The Old Harbour was under the jurisdiction of the SAR&H, and this could explain why Pierneef chose to include it as one of the Panels. Sir William may have enjoyed the artistic rendering of his retirement town. (Did JHP stay with him when he was in Hermanus? Did they share a bottle of port?) But he may not have relished the prospect of more tourists: He vetoed a railway line from Caledon to Hermanus. The station had already been built in 1912.
Not Valentines day, but Nineteenth Century Romanticism. The Romantic painters responded to the industrial age by looking for the sublime in Nature, a quest that was both aesthetic and spiritual. And even well into the C19th, when the Impressionists were drenching themselves in sunlight, the gloomy Northern Romantic tradition continued. (It’s been argued that Pierneef belongs to this current in European painting.)
I chose to show the harbour buildings overwhelmed by the magnitude of an Atlantic storm: A very Romantic idea.
Oil on canvas.60cm x 170cm.2009
Pierneef’s woodcut of the Hermanus old harbour. His graphic output – woodcuts and linocuts – was huge, and all of it of very high quality.

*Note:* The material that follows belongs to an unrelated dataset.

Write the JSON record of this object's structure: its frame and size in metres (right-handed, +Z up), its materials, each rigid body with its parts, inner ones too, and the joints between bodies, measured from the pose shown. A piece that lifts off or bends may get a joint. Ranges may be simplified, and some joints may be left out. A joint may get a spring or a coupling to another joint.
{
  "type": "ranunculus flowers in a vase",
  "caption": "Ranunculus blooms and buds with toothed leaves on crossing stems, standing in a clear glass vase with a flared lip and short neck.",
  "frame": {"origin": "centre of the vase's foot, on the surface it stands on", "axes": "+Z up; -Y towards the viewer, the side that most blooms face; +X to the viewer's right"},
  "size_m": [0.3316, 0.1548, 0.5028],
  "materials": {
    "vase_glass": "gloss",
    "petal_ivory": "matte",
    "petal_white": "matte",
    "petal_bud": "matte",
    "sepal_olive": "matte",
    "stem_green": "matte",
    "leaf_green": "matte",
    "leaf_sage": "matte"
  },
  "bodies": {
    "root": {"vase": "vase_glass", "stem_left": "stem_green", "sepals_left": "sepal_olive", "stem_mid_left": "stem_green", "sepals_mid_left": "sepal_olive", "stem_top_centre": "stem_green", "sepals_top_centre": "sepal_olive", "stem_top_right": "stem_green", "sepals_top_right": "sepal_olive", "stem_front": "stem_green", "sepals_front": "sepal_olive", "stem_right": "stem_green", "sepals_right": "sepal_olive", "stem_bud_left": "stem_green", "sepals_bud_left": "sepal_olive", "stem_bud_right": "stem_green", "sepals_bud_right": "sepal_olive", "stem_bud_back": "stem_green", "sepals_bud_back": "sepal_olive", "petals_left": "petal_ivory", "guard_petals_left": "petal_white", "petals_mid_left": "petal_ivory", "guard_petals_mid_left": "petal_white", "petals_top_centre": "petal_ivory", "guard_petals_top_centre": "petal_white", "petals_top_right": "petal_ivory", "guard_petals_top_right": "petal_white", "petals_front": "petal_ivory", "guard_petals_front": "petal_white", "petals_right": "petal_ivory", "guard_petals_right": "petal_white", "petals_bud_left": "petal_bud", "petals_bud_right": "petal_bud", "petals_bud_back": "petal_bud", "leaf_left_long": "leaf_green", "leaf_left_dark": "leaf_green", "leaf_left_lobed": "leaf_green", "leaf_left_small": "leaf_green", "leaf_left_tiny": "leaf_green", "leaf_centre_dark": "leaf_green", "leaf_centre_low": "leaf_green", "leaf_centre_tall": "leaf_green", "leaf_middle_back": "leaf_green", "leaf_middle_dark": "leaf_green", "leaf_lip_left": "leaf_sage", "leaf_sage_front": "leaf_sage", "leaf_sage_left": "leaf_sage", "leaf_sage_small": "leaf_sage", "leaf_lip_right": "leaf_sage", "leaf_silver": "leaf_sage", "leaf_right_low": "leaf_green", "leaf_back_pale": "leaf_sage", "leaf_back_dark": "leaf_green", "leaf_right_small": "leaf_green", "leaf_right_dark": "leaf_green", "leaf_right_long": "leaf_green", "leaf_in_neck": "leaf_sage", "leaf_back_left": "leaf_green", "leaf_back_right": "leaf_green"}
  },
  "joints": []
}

See my post Down South (below) for a look at his painting of the same. It still looks like this – except for the boats which were washed away in a storm in 2008. And even though the camera tells us the buildings are much smaller, this is far more ‘realistic’. Perhaps it reinforces what we choose to remember? Or reassures us that we are imposing ourselves on Nature?
Hermanus – my home town for the last two years – is the southernmost site.

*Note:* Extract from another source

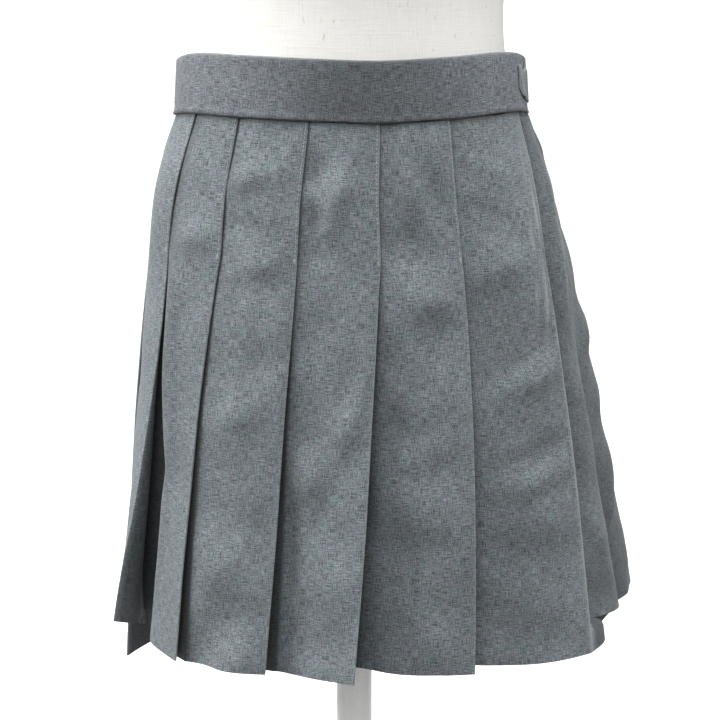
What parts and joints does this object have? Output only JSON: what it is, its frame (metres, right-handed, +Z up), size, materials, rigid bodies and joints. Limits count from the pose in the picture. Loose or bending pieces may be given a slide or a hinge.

Two things strike me about about this panel: He made the buildings look a lot larger than they are, and the total absence of the human figure. In those days the harbour was a hive of fishing activity. The photographic museum nearby has great pics from those days of trophy fishermen alongside their monsters from the deep. Now, sadly, you’d be hard pressed to find fish in Walker Bay. Except of course for whales. Which aren’t supposed to be fish….
Cape summer hues: Those what-colour-is-that grey greens of the Cape mountains in summer. And the ubiquitous mauve. Pierneef got those mountains in the background dead right.